You will need a dump load for a wind generator. When the wind is up, and the batteries are full, you can't just shut off the charge with a wind generator. IF you totally unload the wind generator, it will over-speed the assembly, and it WILL come apart under the increased centrifugal force!
Over speeded assemblies will explode! Both kinds of wind generators, are subject to the laws of Physics. Full charge usually occurs when the wind is fastest; which is a worst case scenario! The 'fix' is to either add a resistive load, to dump this extra power into, or build a mechanical brake assembly. The dump load is a lot simpler, and less expensive, but Either way will work.
Dump loads are overpriced, and some are badly designed; that said, I will try to explain what is needed to make your own dump load on the homestead.
There are three parts in a dump load: the control, the load, and the switching.
The control is simple, only because the existing controllers have a bypass or over voltage output that can be used to trigger the dump load. So I will semi ignore this, because it is more complex and already available.
The Load is easiest to build using ceramic power resistors stacked in parallel. I chose 100 watt power resistors, and I am loading them to about 75% of their capacity. Please NOTE, these resistors get HOT, that is why they are made from ceramic, so don't touch them to see if they are working!
Let's talk power. Power is equal to the voltage times the current (or P=EI to burn 24 volts at 71 amps EI), and resistance is equal to Voltage divided by current (or R=E/I).
Now let me walk through a basic design:
I will add a wind generator that will generate a maximum of 1700 watts on a 24 volt system. I must design for this Maximum condition, even though at my local wind velocity this generator will make 500 watts on the average.
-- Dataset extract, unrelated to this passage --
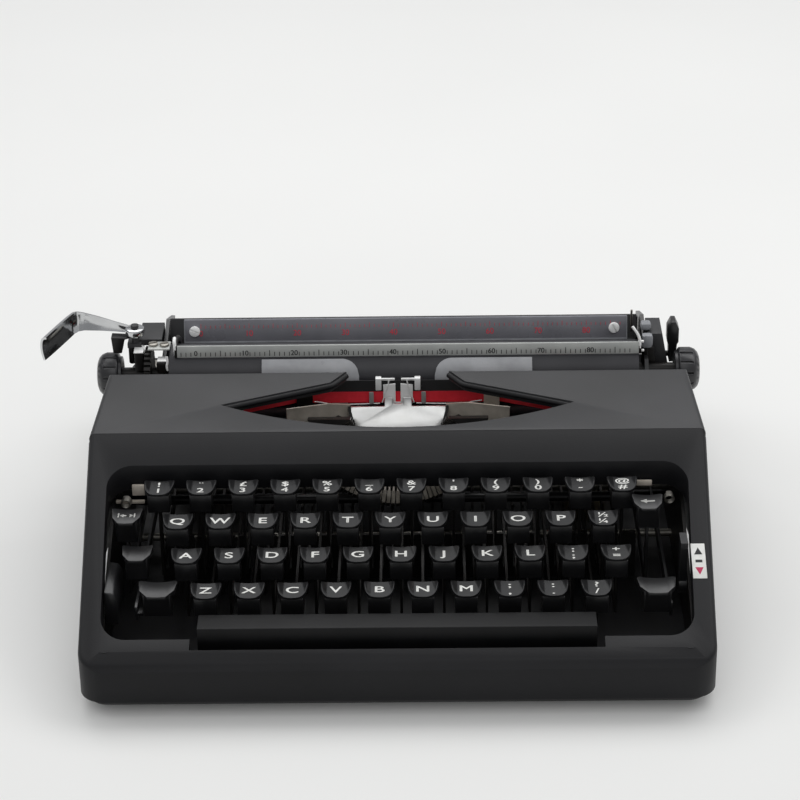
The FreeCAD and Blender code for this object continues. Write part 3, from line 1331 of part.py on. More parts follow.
def make_carriage_ends():
    front = "(platen_y + 3)"
    back = "(platen_y + end_cover_back)"
    room_y = (front + " + end_cover_wall", back + " - end_cover_wall")
    left = subtract("cover_left", box("cover_left_block", ("left_cover_x", "carriage_left"),
                                      (front, back), ("end_cover_top - 10.5", "end_cover_top")), [
        box("cover_left_room", ("left_cover_x + end_cover_wall", "carriage_left + 1"),
            room_y, ("0", "end_cover_top - end_cover_wall")),
        box("cover_left_front", ("left_cover_x - 1", "carriage_left + 1"),
            (front + " - 1", room_y[1]), ("0", "end_cover_top - left_cover_edge"))])
    shelf_z = ("end_cover_top - left_cover_edge", "end_cover_top - left_cover_edge + 2.4")
    stud = unite("return_stud", [
        rod("return_pin", "Z", "2", (shelf_z[0], "return_low + 10.5"), ("return_x", "return_y")),
        box("return_shelf", ("return_x - 4", "left_cover_x + end_cover_wall"),
            ("return_y - 3", "return_y + 6"), shelf_z)])
    inner_x = "carriage_right + carriage_wall"
    lean_z = "release_pin_z + 1"
    right_form = prism("cover_right_block", "Y", [
        (inner_x, "platen_z - 8"), ("end_cover_x", "platen_z - 8"), ("end_cover_x", lean_z),
        ("end_cover_x - end_cover_lean", "end_cover_top"), (inner_x, "end_cover_top")],
        (front + " + 1", back))
    room_x = "end_cover_x - 1.1 * end_cover_wall"
    room = prism("cover_right_room", "Y", [
        ("carriage_right", "0"), (room_x, "0"), (room_x, lean_z),
        (room_x + " - end_cover_lean", "end_cover_top - end_cover_wall"),
        ("carriage_right", "end_cover_top - end_cover_wall")],
        (front + " + 1 + end_cover_wall", room_y[1]))
    right = subtract("cover_right", right_form, [
        room, rod("cover_right_hole", "X", "release_pin + running_fit",
                  ("end_cover_x - 5", "end_cover_x + 1"), ("release_pin_y", "release_pin_z"))])
    finish(group("end_covers", [unite("end_cover_left", [left, stud]), right]), "end_covers")

    # flat grip with a pointed top on a narrower foot
    near = "end_cover_x + air_gap"
    far = near + " + release_grip"
    blade = prism("release_blade", "Y", [
        (near + " + 1.2", "release_pin_z - 3"), (far + " - 1.2", "release_pin_z - 3"),
        (far + " - 0.8", "release_pin_z + 7"), (far, "release_pin_z + 8.5"),
        (far, "release_top - 4"), (far + " - 1.9", "release_top"), (near + " + 1.9", "release_top"),
        (near, "release_top - 4"), (near, "release_pin_z + 8.5"),
        (near + " + 0.8", "release_pin_z + 7")], ("release_pin_y - 4", "release_pin_y + 4"))
    pin = rod("release_stud", "X", "release_pin", ("end_cover_x - 3", near + " + 3"),
              ("release_pin_y", "release_pin_z"))
    finish(unite("paper_release_lever", [blade, pin]), "paper_release_lever")

    bar = box("margin_bar", ("carriage_left + carriage_wall", "carriage_right"),
              ("margin_y", "margin_y + margin_depth"), ("margin_z", "margin_z + margin_height"))
    finish(bar, "margin_rail", "carriage_left + carriage_wall", "margin_y", "margin_z")
    for name, low in (("margin_stop_left", "-119.4"), ("margin_stop_right", "118.6")):
        block = box(name + "_block", (low, low + " + stop_width"),
                    ("margin_y - 3", "margin_y + margin_depth + 3"),
                    ("margin_z - 3", "margin_z + margin_height + 6"))
        room = box(name + "_room", (low + " - 1", low + " + stop_width + 1"),
                   ("margin_y - air_gap", "margin_y + margin_depth + air_gap"),
                   ("margin_z - air_gap", "margin_z + margin_height + air_gap"))
        tab = box(name + "_tab", (low, low + " + stop_width"), ("margin_y - 3", "margin_y - 1.4"),
                  ("margin_z + margin_height + 5", "83.3"))
        finish(subtract(name, unite(name + "_solid", [block, tab]), [room]), name)


# --- drive -----------------------------------------------------------------------------

def make_drive():
    floor = "foot_height + pan_wall"
    at = ("drum_x", "drum_y")
    drum = subtract("drum_grooved", rod("drum_block", "Z", "drum_radius", ("drum_low", "drum_high"), at),
                    [rod("drum_groove", "Z", "drum_radius + 1", ("drum_high - 8", "drum_high - 3"), at),
                     rod("drum_bore", "Z", "3 + running_fit", ("0", "drum_high + 1"), at)])
    waist = rod("drum_waist", "Z", "drum_radius - 2", ("drum_high - 8.5", "drum_high - 2.5"), at)
    waist_bore = rod("drum_waist_bore", "Z", "3 + running_fit", ("0", "drum_high + 1"), at)
    finish(unite("drum_whole", [drum, subtract("drum_core", waist, [waist_bore])]),
           "mainspring_drum")

    centre = ("escape_x", "rack_y + rack_depth + pinion_radius + air_gap")
    arbor = rod("escapement_arbor", "Z", "2", ("rail_z - 9", "rail_top"), centre)
    pinion = rod("escapement_pinion", "Z", "pinion_radius", ("rail_top - 2.4", "rail_top - 0.3"), centre)
    star = rod("escapement_star", "Z", "star_radius", ("rail_z - 4", "rail_z - 2.4"), centre)
    collar = rod("escapement_collar", "Z", "4", ("rail_z - 7.5 + air_gap", "rail_z - 4"), centre)
    finish(unite("escapement_wheel", [arbor, pinion, star, collar]), "escapement_wheel")

    at = ("bell_x", "bell_y")
    shell = doc.addObject("Part::Sphere", "bell_ball")
    bind(shell, "Radius", "bell_radius")
    place(shell, at[0], at[1], floor + " + 6")
    hollow = doc.addObject("Part::Sphere", "bell_hollow")
    bind(hollow, "Radius", "bell_radius - bell_wall")
    place(hollow, at[0], at[1], floor + " + 6")
    below = box("bell_below", ("bell_x - 2 * bell_radius", "bell_x + 2 * bell_radius"),
                ("bell_y - 2 * bell_radius", "bell_y + 2 * bell_radius"), ("-20", floor + " + 6"))
    post_hole = rod("bell_hole", "Z", "2", ("0", "60"), at)
    gong = subtract("bell_gong", shell, [hollow, below, post_hole])
    post = unite("bell_post", [rod("bell_stem", "Z", "2", (floor, floor + " + 6 + bell_radius + 3"), at),
                               rod("bell_nut", "Z", "3.6", (floor + " + 6 + bell_radius",
                                                            floor + " + 6 + bell_radius + 2.4"), at)])
    finish(group("bell", [gong, post]), "bell")


def main():
    make_case()
    make_pan()
    make_chassis()
    make_comb()
    make_character_keys()
    make_space_bar()
    make_function_keys()
    make_selector()
    make_segment()
    make_typebars()
    make_ribbon_path()
    make_card_holders()
    make_carriage()
    make_ratchet()
    make_feed_rollers()
    make_return_lever()
    make_paper_guides()
    make_carriage_ends()
    make_drive()
    doc.recompute()
    for item in doc.Objects:
        if "Invalid" in item.State or "Error" in item.State:
            raise RuntimeError("%s failed: %s" % (item.Label, item.State))
    os.makedirs("parts", exist_ok=True)
    for item in parts:
        if item.Shape.isNull() or not item.Shape.isValid():
            raise RuntimeError("%s has no valid shape" % item.Label)
    for item in parts:
        item.Shape.exportStep("parts/%s.step" % item.Label)


main()
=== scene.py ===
import math

import bpy
from bpy.props import FloatProperty, FloatVectorProperty, PointerProperty
from mathutils import Matrix, Vector


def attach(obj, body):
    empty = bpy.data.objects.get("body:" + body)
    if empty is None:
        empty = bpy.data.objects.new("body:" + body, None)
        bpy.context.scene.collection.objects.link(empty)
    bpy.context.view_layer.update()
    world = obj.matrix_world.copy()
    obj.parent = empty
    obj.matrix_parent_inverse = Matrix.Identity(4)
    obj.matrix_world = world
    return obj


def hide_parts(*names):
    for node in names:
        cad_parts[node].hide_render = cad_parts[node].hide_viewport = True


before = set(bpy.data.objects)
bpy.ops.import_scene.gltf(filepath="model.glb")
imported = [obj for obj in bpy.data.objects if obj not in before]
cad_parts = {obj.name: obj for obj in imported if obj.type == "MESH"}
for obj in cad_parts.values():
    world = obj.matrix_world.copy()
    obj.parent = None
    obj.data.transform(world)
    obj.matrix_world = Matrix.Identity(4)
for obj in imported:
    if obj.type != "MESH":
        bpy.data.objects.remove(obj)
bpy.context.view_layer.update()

bl_info = {
    "name": "Portable Typewriter",
    "version": (1, 0, 0),
    "blender": (4, 5, 0),
    "location": "View3D > Sidebar > Typewriter",
    "description": "Dresses a packed portable typewriter with its keys, casing and finishes",
    "category": "Object",
}

ORIGIN = (12.45, -145.0)  # centre of the front face in the frame, in millimetres
HOME_LETTERS = ("a", "s", "d", "f", "g", "h", "j", "k", "l", "semicolon", "equals")


# --- sizes and colours that a user would change ---

def linear(code):
    """Linear colour from an sRGB hex code."""
    parts = [int(code[i:i + 2], 16) / 255 for i in (1, 3, 5)]
    return tuple(c / 12.92 if c <= 0.04045 else ((c + 0.055) / 1.055) ** 2.4
                 for c in parts) + (1.0,)


class TypewriterSizes(bpy.types.PropertyGroup):
    key_pitch: FloatProperty(
        name="Key pitch", description="Distance between two keys of a bank, in millimetres",
        default=20.3, min=15.0, max=25.0)
    cap_round: FloatProperty(
        name="Cap rounding", description="Radius on the rim of a key cap, in millimetres",
        default=0.7, min=0.1, max=1.2)
    legend_height: FloatProperty(
        name="Legend height", description="Height of a capital on a key cap, in millimetres",
        default=5.3, min=2.0, max=7.0)
    case_round: FloatProperty(
        name="Case rounding", description="Radius on the case's moulded edges, in millimetres",
        default=1.1, min=0.2, max=2.0)


class TypewriterColours(bpy.types.PropertyGroup):
    case: FloatVectorProperty(
        name="Case", description="Moulded plastic of the housing", subtype="COLOR",
        size=3, min=0.0, max=1.0, default=linear("#131315")[:3])
    keys: FloatVectorProperty(
        name="Keys", description="Moulded plastic of the keys", subtype="COLOR",
        size=3, min=0.0, max=1.0, default=linear("#131314")[:3])
    table: FloatVectorProperty(
        name="Table", description="Plain table under the machine", subtype="COLOR",
        size=3, min=0.0, max=1.0, default=(0.78, 0.78, 0.765))


# --- shaping ---

def at(x, y, z):
    """A place given in millimetres from the middle of the front face, on the table."""
    return Vector((x + ORIGIN[0], y + ORIGIN[1], z)) / 1000


def start():
    if bpy.context.mode != "OBJECT":
        bpy.ops.object.mode_set(mode="OBJECT")
    bpy.ops.object.select_all(action="DESELECT")


def pick(*pieces):
    start()
    for piece in pieces:
        piece.select_set(True)
    bpy.context.view_layer.objects.active = pieces[0]


def settle(piece, name):
    """Name a piece and put its place, turn and size into its mesh."""
    pick(piece)
    bpy.ops.object.transform_apply(location=True, rotation=True, scale=True)
    piece.name = name
    piece.data.name = name
    return piece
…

SO, at 1700 watts and 24 volts we need to burn 71 amps (1700w/24v=71 amps). Therefore we need a resistor of 0.34 ohms (24v / 71amps) that will handle the 1700 watts, which is usually hand wound and expensive. BUT we can cheat, because resistors have a couple of advantages if placed in parallel. First, resistors in parallel share the power dissipation, so ten in parallel will have ten times the power capacity, so we can us smaller resistors together. Secondly, resistors in parallel divide the resistance values by the number of resistors, so in the ten in parallel, the value would be 1/10th of the individual values.
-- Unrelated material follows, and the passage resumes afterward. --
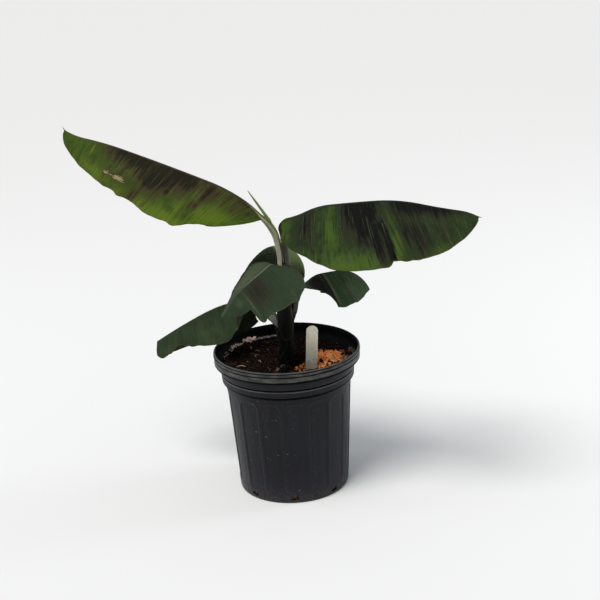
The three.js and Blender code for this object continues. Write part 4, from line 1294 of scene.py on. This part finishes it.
def make_label():
    """A flat tag, round above and tapered below, its edges broken by a small bevel."""
    half, tip, middle = LABEL_WIDTH / 2, LABEL_TIP / 2, LABEL_LENGTH / 2
    shoulder = LABEL_LENGTH - half
    arc, side = np.linspace(0, np.pi, 25), np.linspace(LABEL_POINT, shoulder - 1, 40)
    x = np.concatenate([[-tip, tip], np.full(len(side), half), half * np.cos(arc), np.full(len(side), -half)])
    z = np.concatenate([[0, 0], side, shoulder + half * np.sin(arc), side[::-1]]) - middle
    rings = []
    for inset, depth in LABEL_EDGE:
        up = z * (1 - inset / middle)
        rings.append(np.stack([x * (1 - inset / half), depth + 0.5 * (up / middle) ** 2, middle + up], -1))
    points, faces = capped(rings, [[0, -0.5, middle], [0, 0.5, middle]])
    c, s = math.cos(math.radians(LABEL_LEAN)), math.sin(math.radians(LABEL_LEAN))
    x, y, z = points.T
    points = np.stack([x * c + z * s, y, z * c - x * s], -1) + LABEL_PLACE
    made = mesh_object("plant_label_bare", points, faces, [label_material()], smooth=False)
    dress(made, "label", "plant_label")


make_label()


# Floor, lights and camera

def add_light(kind, name, place, aim, power, colour, **settings):
    lamp = bpy.data.lights.new(name, kind)
    lamp.energy = power
    lamp.color = colour
    for key, value in settings.items():
        setattr(lamp, key, value)
    made = bpy.data.objects.new(name, lamp)
    made.location = place
    made.rotation_euler = (Vector(aim) - Vector(place)).to_track_quat("-Z", "Y").to_euler()
    bpy.context.scene.collection.objects.link(made)


def add_floor():
    corners = np.array([(-1, -1, 0), (1, -1, 0), (1, 1, 0), (-1, 1, 0)]) * FLOOR_SIZE / 2 - [0, 0, FLOOR_SUNK]
    paint = plain_material("floor", (0.82, 0.82, 0.81))
    made = mesh_object("floor", corners, [np.array([[0, 1, 2, 3]])], [paint])


FLOOR_SIZE = 60000
FLOOR_SUNK = 0.05  # so that it doesn't share the pot's underside
SIDE_AIM = (0, 0, 0.15)  # in metres, as the lights' places
SKY_BLUE = (0.84, 0.92, 1.0)
add_floor()
add_light("SUN", "key", (-0.5, -0.58, 1.35), (0, 0, 0), 2.35, (1.0, 0.985, 0.96), angle=math.radians(30))
for name, place, power in (("left_side", (-1.5, 0.25, 0.5), 3.6), ("right_side", (1.5, 0.3, 0.55), 6)):
    add_light("AREA", name, place, SIDE_AIM, power, SKY_BLUE, shape="RECTANGLE", size=0.5, size_y=1.1)

world = bpy.data.worlds.new("studio")
world.use_nodes = True
background = world.node_tree.nodes["Background"].inputs
background["Color"].default_value = (0.93, 0.96, 1.0, 1)
background["Strength"].default_value = 0.42
bpy.context.scene.world = world
bpy.context.scene.view_settings.view_transform = "Standard"


def add_camera():
    elevation, roll = math.radians(CAMERA_ELEVATION), math.radians(CAMERA_ROLL)
    back = Vector((0, -math.cos(elevation), math.sin(elevation)))
    right = Vector((1, 0, 0))
    up = back.cross(right)
    x = right * math.cos(roll) + up * math.sin(roll)
    y = up * math.cos(roll) - right * math.sin(roll)
    place = (Vector(CAMERA_TARGET) + back * CAMERA_DISTANCE) * MM
    camera = bpy.data.cameras.new("camera")
    camera.sensor_width = SENSOR
    camera.lens = SENSOR * FOCAL_SHARE
    made = bpy.data.objects.new("camera", camera)
    columns = Matrix((x, y, back)).transposed().to_4x4()
    made.matrix_world = Matrix.Translation(place) @ columns
    bpy.context.scene.collection.objects.link(made)
    bpy.context.scene.camera = made


add_camera()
I need .34 ohms so if I start with 8 ohm resistors; and I put 24 in parallel I will see .33 ohms, which satisfies the resistance need. When I look at power across an eight ohm resistor, at 24 volts we see a current of 3 amps. With 3 amps times 24 volts we see 72 watts. Therefore, in order to build this dump load, I will need 24, 100 Watt, 8 ohm resistors; in parallel. These are an off the shelf part, and are easily ordered from ebay. Solder these on a copper pipe on each end (we will talk about the switch part later), remembering that at full power there will be 71 Amps of current in this assembly! Spread these resistors out, because they will dump a lot of power in the form of heat, so air circulation is important!
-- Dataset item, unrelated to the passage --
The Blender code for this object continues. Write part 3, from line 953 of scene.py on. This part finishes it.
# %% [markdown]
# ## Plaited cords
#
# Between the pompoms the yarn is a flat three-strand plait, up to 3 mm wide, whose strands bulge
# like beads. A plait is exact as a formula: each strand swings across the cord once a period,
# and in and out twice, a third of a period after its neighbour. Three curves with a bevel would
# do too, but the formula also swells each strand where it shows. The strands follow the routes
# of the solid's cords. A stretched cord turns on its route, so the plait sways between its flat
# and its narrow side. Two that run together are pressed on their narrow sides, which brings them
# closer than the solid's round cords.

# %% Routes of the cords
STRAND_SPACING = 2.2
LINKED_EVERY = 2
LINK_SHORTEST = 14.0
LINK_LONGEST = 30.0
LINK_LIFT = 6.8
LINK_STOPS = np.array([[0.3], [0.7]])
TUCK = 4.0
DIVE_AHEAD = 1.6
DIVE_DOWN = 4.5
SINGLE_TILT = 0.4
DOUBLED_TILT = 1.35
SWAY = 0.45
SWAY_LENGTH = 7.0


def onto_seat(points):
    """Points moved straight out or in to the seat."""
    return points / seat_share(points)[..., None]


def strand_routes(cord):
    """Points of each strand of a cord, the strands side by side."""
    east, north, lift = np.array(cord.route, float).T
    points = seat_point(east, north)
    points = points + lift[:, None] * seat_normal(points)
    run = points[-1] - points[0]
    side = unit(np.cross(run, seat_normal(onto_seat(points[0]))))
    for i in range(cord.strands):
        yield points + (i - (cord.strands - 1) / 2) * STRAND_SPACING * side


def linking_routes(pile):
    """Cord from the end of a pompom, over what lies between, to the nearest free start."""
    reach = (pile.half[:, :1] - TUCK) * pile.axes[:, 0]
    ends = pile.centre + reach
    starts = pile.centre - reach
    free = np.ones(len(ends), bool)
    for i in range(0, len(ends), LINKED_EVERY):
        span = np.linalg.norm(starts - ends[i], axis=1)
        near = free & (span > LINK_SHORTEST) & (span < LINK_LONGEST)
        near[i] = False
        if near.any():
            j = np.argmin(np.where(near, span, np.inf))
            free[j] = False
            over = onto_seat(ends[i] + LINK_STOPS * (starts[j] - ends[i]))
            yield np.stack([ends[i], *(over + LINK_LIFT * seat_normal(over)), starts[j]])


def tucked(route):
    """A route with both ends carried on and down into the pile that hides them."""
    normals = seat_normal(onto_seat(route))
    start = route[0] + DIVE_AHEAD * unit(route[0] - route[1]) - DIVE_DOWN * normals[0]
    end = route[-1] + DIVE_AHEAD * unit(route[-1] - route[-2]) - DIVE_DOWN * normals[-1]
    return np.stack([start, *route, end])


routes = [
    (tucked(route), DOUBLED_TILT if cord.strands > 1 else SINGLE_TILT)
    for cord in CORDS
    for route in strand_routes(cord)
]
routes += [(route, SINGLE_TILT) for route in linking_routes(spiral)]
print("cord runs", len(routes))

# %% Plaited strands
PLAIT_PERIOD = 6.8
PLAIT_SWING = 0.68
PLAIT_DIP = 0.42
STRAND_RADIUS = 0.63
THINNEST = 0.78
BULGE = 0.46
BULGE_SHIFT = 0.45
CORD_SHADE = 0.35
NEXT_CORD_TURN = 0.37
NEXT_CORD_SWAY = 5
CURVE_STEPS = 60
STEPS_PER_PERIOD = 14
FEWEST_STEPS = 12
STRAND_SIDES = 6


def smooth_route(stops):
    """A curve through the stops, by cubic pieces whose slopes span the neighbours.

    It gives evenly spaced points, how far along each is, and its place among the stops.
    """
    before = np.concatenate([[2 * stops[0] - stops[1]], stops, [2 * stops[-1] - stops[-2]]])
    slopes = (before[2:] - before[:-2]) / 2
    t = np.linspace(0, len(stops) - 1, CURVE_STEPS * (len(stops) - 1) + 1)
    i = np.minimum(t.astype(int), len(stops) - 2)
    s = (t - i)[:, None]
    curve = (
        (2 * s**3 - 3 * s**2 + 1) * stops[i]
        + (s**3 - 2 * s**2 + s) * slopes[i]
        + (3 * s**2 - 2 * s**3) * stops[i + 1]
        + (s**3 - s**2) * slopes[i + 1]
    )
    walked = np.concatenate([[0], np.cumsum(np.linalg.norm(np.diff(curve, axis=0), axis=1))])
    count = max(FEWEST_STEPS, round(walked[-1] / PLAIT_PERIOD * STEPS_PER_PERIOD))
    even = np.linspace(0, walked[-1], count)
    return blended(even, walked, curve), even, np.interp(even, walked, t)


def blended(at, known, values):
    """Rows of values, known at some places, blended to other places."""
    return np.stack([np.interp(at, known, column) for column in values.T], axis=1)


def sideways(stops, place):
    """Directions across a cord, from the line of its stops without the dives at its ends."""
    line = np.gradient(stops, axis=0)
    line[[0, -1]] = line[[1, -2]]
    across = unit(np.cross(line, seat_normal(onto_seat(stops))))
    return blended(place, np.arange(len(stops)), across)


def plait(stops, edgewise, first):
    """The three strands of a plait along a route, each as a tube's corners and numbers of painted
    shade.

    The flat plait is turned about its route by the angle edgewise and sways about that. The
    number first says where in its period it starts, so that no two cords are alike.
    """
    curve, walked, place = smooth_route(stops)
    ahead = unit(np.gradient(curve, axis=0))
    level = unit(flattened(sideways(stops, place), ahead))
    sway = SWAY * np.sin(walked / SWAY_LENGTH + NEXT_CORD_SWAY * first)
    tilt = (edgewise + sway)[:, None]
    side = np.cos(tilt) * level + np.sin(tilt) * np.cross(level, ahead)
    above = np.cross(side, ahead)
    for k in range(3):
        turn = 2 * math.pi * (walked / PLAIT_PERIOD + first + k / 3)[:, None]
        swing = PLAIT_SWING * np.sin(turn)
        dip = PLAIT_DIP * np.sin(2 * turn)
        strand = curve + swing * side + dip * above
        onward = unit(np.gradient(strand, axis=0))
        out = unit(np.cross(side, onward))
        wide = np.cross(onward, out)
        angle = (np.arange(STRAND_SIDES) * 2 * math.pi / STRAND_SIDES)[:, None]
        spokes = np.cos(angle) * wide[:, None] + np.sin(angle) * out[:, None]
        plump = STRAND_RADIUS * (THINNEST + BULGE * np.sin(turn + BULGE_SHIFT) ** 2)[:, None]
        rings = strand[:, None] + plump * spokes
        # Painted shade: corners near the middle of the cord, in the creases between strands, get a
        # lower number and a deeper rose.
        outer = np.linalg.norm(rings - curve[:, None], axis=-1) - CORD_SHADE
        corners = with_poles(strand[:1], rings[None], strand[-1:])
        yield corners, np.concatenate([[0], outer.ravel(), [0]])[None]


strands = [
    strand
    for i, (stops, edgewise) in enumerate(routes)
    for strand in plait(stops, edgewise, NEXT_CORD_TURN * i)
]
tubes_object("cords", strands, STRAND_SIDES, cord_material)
Now, let's talk switching. It is difficult and expensive to buy a 71 amp Dc switch, so we need to cheat again. There are relays that will handle 10 amps each, so you can include eight of these in parallel, to switch the full load. What I would recommend is using a solid state switch. NOW before you panic, let me walk you through the switch. They have a single device that will handle 12 amps at 60 volts that acts like a relay. It is called a T-MOS Power FET (T chanel Metal Oxide Semiconductor Field Effect Transistor) that turns on when voltage is applied to the gate (think of it as a 'coil'). The FET you should use is a MTP3055E:
Here is the specifications for the MTP3055E:
Type Designator: MTP3055E
Type of Transistor: MOSFET
Type of Control Channel: N -Channel
Maximum Power Dissipation (Pd): 70 W
Maximum Drain-Source Voltage |Vds|: 60 V
Maximum Gate-Source Voltage |Vgs|: 20 V
Maximum Drain Current |Id|: 14 A
Maximum Junction Temperature (Tj): 175 °C
Drain-Source Capacitance (Cd): 450 pF
Maximum Drain-Source On-State Resistance (Rds): 0.15 Ohm
DO NOT run screaming into the other room, these specifications only have a few important pieces. The most important is the current capacity (Id) of 12 Amps; that means that you can tie 3 resistors together, and let it switch 9 amps. That way, with 8 devices, the full resistor bank can be switched. I intend to use one MOS FET for two resistors, because they are inexpensive and will last forever at 50% load.
The next one to look at is the Rds on (this is the resistance across the 'contacts' Drain to Source) because the internal resistance dissipates power too, and causes device heating. With the planned two resistors loading, I will have 6 amps of current, and 0.15 ohms for 0.9 volts drop; so 0.9 volts at 6 amps dissipates 5.4 watts. This would run without a heat sink, but heat sinking will make it last a lot longer. Mounting it to a piece of copper or aluminum makes it easier to connect things electrically. too.
The last thing to look at is the Maximum voltage that can be applied to the gate (coil) Called VGS Max which is 20 VDC. For me, with a 24 volt system, this could be a problem. This problem is easily solved by a simple input circuit, by placing a 1,000 ohm resistor from the Gate to source, and another one from the control signal to the Gate, the maximum voltage I can apply with a 24 volt control signal, is 12 volts. This will protect the gate from overdrive, when the gate is fired. The source on all the MOS FETs ties to the ground, while the Drain ties to the Resistor to be switched.
These devices will cost about $0.50 each, and other MOS FETs can be used as long as the Vds is at least twice your system voltage, and the Rds on is low enough, and the drain current is twice the needed. Make sure it is an "N" channel and not a "P" channel MOS FET!
Now you can choose a wind generator, and make a dump load; Happy Homesteading!